Ce sont aussi, et sans doute d’abord, les auteurs qui choisissent cette maison. Pour ma part, l’acte éditorial est plutôt intuitif : on fait et ensuite on peut éventuellement essayer de commenter ce qui est là. Il n’y a pas de ligne de conduite, mais des pans d’imaginaire qui s’ouvrent (ce qui tient à la capacité de séduction d’un texte). Je sais que certaines transversales se dégagent : le nomadisme, le déplacement (Gypsy Blues, Time is motion), la manière d’habiter un espace (ederlezi, Aurélien Paris/Poésie), de décrypter ses secrets (les cabinets de curiosités, les enquêtes, Que le mystère des livres) et la transformation de soi (Terrains vagues, Embarque, Épreuves). Dans la relation avec le tout autour, je suis happée par des textes qui réécrivent notre dimension sociale (du Vivant des Gueux, Mais qu’est-ce qu’ils sont branlé avec les nuages ?, Les Ailes grises). Les auteurs (j’aurais aimé vous parler de chacun d’entre eux, mais il faudrait tout un livre) amènent aussi des ailleurs – c’est leur maison : ils sont susceptibles de la déplacer. Éric Sarner est arrivé avec un récit initiatique du Tarot de Marseille et il a apporté le chant d’amour pour un torero de Garcia Lorca – je n’y serai pas allée sans lui. Enfin, je crois que la magie se rencontre là où elle n’est pas supposée être. Dans J’étais presque un ouvrier, Jean Marc Flahaut réunit la parole fragmentée de 221 jeunes sur le travail, ceux auxquels on ne s’attend pas en poésie.

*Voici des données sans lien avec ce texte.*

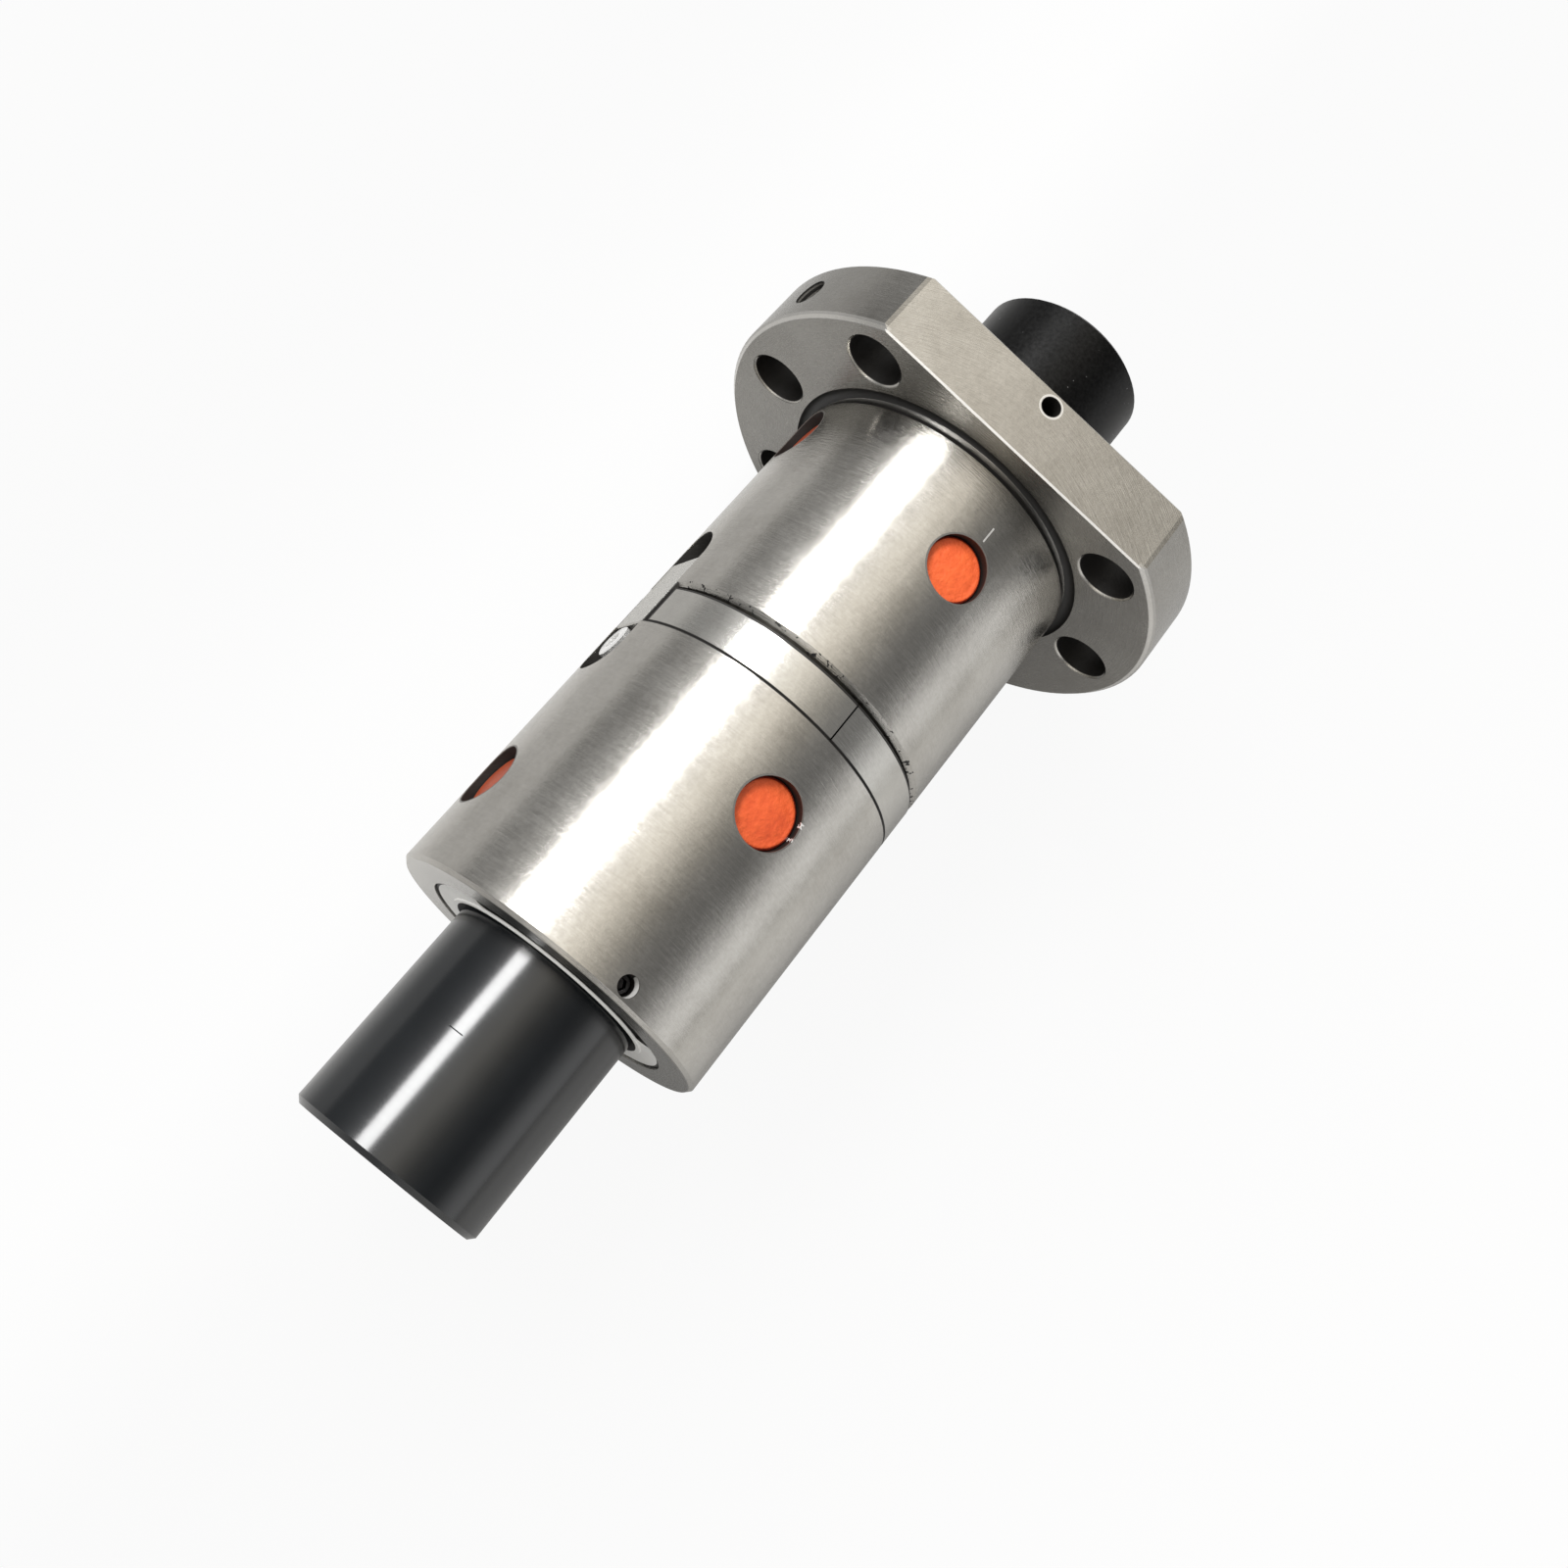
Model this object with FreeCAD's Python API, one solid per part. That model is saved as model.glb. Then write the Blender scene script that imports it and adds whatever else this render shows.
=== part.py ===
"""Preloaded double ball nut for a 32 x 5 ball screw, carried on its shipping arbor.

Two ball nuts stand back to back with a split spacer and a shim between them, and a key keeps
them from turning against each other. Each nut holds three ball circuits. In a circuit the balls
run once round the helical raceway, and a button set into the nut wall lifts them over the crest
of the screw thread and back to where they started. A plastic arbor fills the bore in place of
the screw and keeps the balls in.

Frame: X is the axis of the nuts and points from the rear nut towards the flange. The origin is
on the axis, in the face of the flange that bolts against a housing. +Z is square to the flat
on the flange that looks upwards. Angles are taken about X, from +Y towards +Z. Millimetres.
"""
import FreeCAD
import Part
import itertools
import math
import os

# Thread and balls
LEAD = 5.0                      # right-hand helix, advance per turn
THREAD_START_X = -2.6           # where the crest of the screw thread crosses angle 0
BALL_D = 3.175
BALL_PLAY = 0.02                # spare length in a circuit, as a share of the ball
ARBOR_D = 29.2
ARBOR_TO_BALL = 0.08
GROOVE_CLEARANCE = 0.06         # round a ball, in the raceway
CROSSING_CLEARANCE = 0.15       # round a ball, in a return button
GROOVE_STEP = 12.0              # the raceway is cut in short flats, so many degrees each
BORE_BELOW_PITCH = 0.2          # the lands stop this much inside the ball centres
CREST_BELOW_BORE = 0.3          # the screw crest clears the nut bore by this much
LIFT_CLEARANCE = 0.1            # ball over crest, in the crossing

# Circuits: (angle of the return button, whole turns from the thread's start)
FLANGE_CIRCUITS = ((12.0, -1), (102.0, -3), (237.0, -5))
REAR_CIRCUITS = ((105.0, -12), (240.0, -14), (15.0, -15))

# Nut bodies, along X
NUT_D = 50.0
FLANGE_BODY_L = 40.7            # cylindrical part of the flanged nut
SHIM_T = 0.7
SPACER_L = 6.6
REAR_NUT_L = 44.0
END_CHAMFER = 0.6               # free ends of the nuts
JOINT_CHAMFER = 0.2             # edges that meet the spacer
SHIM_SIDE_CHAMFER = 0.7         # edge of the flanged nut that meets the shim
SPACER_BORE_D = 36.0
SHIM_D = 46.4
SEAM_ANGLE = 180.0              # where the round faces of turned pieces close

# Flange
FLANGE_D = 80.0
FLANGE_T = 12.0
FLATS_WIDTH = 62.0
FLANGE_CHAMFER = 0.8            # turned, round the rim
FLAT_CHAMFER = 0.25             # left by deburring, along the flats
BOLT_CIRCLE_D = 65.0
BOLT_HOLE_D = 9.0
BOLT_ANGLES = (0.0, 45.0, 135.0, 180.0, 225.0, 315.0)
HOLE_CHAMFER = 0.35
RELIEF_R = 1.15                 # round relief turned into the corner of body and flange
RELIEF_OFFSET = 0.45            # of its middle, out from the body and back from the face
OIL_PORT_D = 5.0
OIL_PORT_DEPTH = 16.0
OIL_CHANNEL_D = 2.4
OIL_PORT_ANGLE = 22.5
OIL_PORT_SHARE = 0.5            # of the flange thickness, from the mounting face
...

Quels sont vos supports de diffusion ?

En langage entreprenarial, on parle de canaux et de circuit de distribution : appliqué au livre ce vocabulaire aqueux (qui me fait penser à nos collections « La Source et la Suite » et « Stylicide ») reflète joliment la nécessité de son itinérance (« les Vagabonds »), de son inscription dans un réseau. Nous avons la chance de pouvoir compter sur des libraires curieux de ces créations, indépendants eux aussi, qui se font passeurs de nos textes (et portent « Le Chant des Artisans ») – merci à eux. Parallèlement, il y a des rendez-vous, les manifestations littéraires. Je prends souvent la route pour les salons – lieux d’exposition, de rencontre mais aussi d’attente, d’observation, ils sont le pendant de l’atelier (avec son côté « Chambre forte »). Par ailleurs, les Venterniers sont toujours libraires : l’atelier est prolongé d’un point de vente, comme le site internet. Cette petite boutique (où on trouve aussi les ouvrages de mes confrères-amis, un autre réseau d’affinités) me permet souvent de vérifier que de notre disponibilité dépendent les petits moments de grâce. Je pense à ce couple qui samedi avait choisi les étoiles filantes de Mélanie Leblanc, un recueil de 99 souhaits-poèmes, qui est revenu m’apporter un sachet de mandarines et prendre un deuxième exemplaire.

Qu’est-ce que vous plaît le plus, dans votre travail ?

Rien ne me fait plaisir comme de voir les auteurs venterniers se rencontrer, se retrouver : là est le signe qu’ils prennent part à la même maison – j’avoue avoir l’impression de fonder une tribu... Or ces moments, on les doit aussi aux organisateurs de salons, à tous ceux qui, souvent bénévoles, s’engagent et s’investissent pour le livre et la lecture. Ces manifestations sont cruciales, et très fragiles : d’où la nécessité de les soutenir. Se réunir constitue à la fois un objectif (et même la visée ultime – n’est-ce pas là que le livre trouve son accomplissement, dans la rencontre, la confusion des subjectivités ?) – et le moyen de l’atteindre. Par exemple, la bataille du moment porte sur l’énormité des frais d’expédition, qui ne cessent d’augmenter, de plomber nos marges et d’entraver la circulation des livres. Avec l’association des éditeurs des Hauts-de-France, nous militons pour l’instauration d’un tarif postal spécifique et nous voyons s’animer autour de cette campagne tout un réseau d’acteurs du livre a priori dispersé, mais bien actif.